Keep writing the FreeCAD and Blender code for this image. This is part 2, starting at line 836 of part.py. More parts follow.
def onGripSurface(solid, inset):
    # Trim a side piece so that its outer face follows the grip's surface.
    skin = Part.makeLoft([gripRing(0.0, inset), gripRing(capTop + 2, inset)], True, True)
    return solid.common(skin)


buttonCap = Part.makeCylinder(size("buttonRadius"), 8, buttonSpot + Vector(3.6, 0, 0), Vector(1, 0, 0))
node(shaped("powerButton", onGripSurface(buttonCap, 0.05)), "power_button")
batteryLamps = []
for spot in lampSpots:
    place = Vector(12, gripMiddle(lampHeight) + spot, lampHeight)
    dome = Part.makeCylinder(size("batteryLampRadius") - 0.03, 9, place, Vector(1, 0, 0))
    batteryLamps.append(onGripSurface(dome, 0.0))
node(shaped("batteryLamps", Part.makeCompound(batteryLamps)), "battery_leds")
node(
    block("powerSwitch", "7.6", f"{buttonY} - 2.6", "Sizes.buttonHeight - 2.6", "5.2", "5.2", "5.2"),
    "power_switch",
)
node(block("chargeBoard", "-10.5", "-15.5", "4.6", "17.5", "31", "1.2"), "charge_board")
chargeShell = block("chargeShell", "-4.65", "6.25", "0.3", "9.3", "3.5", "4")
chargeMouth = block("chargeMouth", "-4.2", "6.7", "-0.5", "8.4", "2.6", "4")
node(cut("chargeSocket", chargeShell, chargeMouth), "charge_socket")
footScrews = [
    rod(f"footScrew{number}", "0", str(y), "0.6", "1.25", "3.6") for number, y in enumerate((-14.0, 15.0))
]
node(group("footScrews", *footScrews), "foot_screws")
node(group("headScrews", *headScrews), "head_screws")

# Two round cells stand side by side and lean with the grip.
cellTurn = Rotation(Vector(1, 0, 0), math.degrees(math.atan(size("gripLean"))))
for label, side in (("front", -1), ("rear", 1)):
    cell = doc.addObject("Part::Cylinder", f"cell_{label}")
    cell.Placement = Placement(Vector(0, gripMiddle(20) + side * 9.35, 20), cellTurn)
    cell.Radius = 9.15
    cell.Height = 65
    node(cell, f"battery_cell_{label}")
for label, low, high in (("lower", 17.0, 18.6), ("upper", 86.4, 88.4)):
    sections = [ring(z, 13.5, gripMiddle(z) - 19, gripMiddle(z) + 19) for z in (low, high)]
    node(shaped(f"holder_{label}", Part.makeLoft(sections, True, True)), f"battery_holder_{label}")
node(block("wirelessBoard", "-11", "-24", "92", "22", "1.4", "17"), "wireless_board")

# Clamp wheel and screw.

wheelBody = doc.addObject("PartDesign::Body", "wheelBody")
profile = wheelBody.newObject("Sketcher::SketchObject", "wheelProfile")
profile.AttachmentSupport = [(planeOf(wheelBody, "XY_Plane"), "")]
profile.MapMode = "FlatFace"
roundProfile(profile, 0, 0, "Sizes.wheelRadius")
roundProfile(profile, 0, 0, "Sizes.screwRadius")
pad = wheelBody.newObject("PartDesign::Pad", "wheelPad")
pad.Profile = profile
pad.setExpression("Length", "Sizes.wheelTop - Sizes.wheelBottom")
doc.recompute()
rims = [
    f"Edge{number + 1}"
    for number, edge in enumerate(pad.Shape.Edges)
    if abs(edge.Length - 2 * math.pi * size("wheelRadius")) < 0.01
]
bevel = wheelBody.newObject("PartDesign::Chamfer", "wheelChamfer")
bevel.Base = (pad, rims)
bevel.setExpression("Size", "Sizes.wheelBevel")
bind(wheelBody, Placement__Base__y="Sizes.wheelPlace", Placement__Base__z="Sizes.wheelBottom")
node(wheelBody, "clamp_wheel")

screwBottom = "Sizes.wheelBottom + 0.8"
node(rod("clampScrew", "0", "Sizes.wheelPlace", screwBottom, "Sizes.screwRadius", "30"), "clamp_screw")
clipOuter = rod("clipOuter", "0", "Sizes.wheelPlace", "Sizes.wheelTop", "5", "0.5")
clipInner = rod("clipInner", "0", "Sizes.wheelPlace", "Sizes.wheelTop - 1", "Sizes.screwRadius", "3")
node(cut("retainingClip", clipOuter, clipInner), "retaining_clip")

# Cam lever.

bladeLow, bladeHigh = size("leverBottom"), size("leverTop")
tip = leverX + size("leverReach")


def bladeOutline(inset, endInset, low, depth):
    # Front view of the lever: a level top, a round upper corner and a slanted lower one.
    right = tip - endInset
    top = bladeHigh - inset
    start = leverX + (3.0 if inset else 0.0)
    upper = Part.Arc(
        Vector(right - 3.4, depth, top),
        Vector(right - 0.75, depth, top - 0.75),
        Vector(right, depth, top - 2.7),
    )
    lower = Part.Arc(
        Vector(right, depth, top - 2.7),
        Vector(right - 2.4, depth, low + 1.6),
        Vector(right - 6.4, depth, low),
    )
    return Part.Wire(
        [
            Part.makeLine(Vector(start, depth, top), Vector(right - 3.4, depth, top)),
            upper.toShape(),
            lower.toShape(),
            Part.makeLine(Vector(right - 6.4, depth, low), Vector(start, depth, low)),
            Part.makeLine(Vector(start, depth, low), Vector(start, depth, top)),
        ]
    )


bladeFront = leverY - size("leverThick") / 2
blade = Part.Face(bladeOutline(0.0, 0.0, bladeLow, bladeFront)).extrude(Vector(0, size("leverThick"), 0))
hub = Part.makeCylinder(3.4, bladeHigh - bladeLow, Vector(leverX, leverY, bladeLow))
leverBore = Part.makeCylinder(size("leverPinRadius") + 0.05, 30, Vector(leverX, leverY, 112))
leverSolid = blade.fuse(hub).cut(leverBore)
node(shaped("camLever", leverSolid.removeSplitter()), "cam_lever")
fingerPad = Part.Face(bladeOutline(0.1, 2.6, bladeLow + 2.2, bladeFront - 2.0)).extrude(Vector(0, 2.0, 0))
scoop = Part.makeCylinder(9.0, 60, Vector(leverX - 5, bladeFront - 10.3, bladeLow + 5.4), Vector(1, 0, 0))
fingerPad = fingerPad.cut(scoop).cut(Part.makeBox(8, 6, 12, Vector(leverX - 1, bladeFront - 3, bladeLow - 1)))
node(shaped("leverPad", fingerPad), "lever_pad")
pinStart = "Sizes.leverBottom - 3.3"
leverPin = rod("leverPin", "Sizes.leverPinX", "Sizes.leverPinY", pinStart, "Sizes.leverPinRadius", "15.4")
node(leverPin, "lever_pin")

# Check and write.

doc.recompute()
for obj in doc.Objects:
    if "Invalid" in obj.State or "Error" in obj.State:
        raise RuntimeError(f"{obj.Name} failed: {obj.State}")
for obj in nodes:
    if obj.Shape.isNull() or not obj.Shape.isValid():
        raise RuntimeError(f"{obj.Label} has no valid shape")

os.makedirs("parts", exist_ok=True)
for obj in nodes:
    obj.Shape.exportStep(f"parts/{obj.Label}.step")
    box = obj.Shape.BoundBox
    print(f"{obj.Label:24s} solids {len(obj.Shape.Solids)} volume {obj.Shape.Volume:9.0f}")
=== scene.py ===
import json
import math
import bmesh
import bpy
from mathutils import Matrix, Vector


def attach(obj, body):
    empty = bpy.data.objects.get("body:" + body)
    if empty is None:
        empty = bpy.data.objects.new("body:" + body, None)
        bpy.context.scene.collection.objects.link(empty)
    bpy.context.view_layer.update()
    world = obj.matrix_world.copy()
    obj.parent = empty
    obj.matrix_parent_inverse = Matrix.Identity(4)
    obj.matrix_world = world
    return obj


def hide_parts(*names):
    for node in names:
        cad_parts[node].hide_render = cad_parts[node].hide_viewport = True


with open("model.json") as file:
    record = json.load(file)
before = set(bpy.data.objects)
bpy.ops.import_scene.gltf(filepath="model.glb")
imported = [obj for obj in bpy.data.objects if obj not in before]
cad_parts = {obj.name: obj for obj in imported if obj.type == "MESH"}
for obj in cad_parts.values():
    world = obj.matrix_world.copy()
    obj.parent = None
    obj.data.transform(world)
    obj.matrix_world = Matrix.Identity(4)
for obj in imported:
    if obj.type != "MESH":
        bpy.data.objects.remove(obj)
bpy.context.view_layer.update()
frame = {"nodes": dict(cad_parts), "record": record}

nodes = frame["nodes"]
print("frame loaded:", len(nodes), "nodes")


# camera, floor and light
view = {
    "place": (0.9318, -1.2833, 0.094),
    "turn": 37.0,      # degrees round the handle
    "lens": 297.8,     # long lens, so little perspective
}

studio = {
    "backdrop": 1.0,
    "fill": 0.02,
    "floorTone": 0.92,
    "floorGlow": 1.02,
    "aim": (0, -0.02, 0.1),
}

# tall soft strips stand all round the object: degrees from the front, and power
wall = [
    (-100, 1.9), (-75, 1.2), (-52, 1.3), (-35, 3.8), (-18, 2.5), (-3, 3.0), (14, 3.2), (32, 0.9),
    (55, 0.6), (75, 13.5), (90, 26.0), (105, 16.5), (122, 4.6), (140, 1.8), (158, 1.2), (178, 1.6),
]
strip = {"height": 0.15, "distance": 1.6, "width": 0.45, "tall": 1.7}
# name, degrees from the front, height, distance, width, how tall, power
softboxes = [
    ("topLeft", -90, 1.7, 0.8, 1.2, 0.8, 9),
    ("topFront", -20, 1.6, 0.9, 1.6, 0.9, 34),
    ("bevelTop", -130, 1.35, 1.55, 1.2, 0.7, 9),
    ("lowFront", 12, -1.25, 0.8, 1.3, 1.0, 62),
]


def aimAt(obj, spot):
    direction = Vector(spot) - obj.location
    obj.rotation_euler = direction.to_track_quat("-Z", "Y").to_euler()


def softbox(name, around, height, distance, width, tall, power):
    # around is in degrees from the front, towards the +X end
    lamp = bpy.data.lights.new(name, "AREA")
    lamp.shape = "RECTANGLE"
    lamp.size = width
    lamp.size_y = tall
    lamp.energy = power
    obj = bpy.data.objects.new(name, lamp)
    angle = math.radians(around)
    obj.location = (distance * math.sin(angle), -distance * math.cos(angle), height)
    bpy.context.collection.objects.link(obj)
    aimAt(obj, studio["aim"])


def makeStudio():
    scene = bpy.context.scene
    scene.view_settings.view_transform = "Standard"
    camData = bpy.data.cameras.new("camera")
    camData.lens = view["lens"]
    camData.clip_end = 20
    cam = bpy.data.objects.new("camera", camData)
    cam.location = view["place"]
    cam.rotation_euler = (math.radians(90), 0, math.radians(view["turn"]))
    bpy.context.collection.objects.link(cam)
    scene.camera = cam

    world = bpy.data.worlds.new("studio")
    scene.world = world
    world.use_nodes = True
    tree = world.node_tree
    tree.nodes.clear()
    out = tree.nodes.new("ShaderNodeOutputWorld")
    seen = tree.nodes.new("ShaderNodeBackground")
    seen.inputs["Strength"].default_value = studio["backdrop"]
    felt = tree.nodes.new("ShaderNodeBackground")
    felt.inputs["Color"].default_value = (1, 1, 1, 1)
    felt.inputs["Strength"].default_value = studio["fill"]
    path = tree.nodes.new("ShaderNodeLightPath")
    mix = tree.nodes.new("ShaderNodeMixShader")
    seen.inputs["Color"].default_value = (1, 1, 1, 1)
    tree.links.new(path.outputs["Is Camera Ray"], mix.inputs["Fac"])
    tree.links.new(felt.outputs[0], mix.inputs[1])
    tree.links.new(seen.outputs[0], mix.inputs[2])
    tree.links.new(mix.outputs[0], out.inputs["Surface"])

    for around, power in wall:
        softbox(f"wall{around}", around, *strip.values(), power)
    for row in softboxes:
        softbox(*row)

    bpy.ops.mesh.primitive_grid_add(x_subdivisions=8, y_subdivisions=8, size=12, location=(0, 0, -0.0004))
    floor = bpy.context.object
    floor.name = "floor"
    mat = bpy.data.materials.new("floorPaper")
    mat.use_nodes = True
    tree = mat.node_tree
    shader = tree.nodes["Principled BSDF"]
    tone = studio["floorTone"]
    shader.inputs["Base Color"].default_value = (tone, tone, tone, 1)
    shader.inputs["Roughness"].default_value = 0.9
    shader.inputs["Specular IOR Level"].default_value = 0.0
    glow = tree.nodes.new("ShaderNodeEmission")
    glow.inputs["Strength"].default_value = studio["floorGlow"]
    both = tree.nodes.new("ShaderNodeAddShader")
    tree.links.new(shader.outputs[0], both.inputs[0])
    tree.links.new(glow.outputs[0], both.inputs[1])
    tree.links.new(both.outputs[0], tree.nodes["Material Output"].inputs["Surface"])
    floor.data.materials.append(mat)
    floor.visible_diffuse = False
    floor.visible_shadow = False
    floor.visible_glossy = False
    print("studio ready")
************
Exactly the lines from the line that has "for node in" through the line that has "obj.parent = None" are to be repeated, both included, with nothing added.

> _Result for this task_:
    for node in names:
        cad_parts[node].hide_render = cad_parts[node].hide_viewport = True


with open("model.json") as file:
    record = json.load(file)
before = set(bpy.data.objects)
bpy.ops.import_scene.gltf(filepath="model.glb")
imported = [obj for obj in bpy.data.objects if obj not in before]
cad_parts = {obj.name: obj for obj in imported if obj.type == "MESH"}
for obj in cad_parts.values():
    world = obj.matrix_world.copy()
    obj.parent = None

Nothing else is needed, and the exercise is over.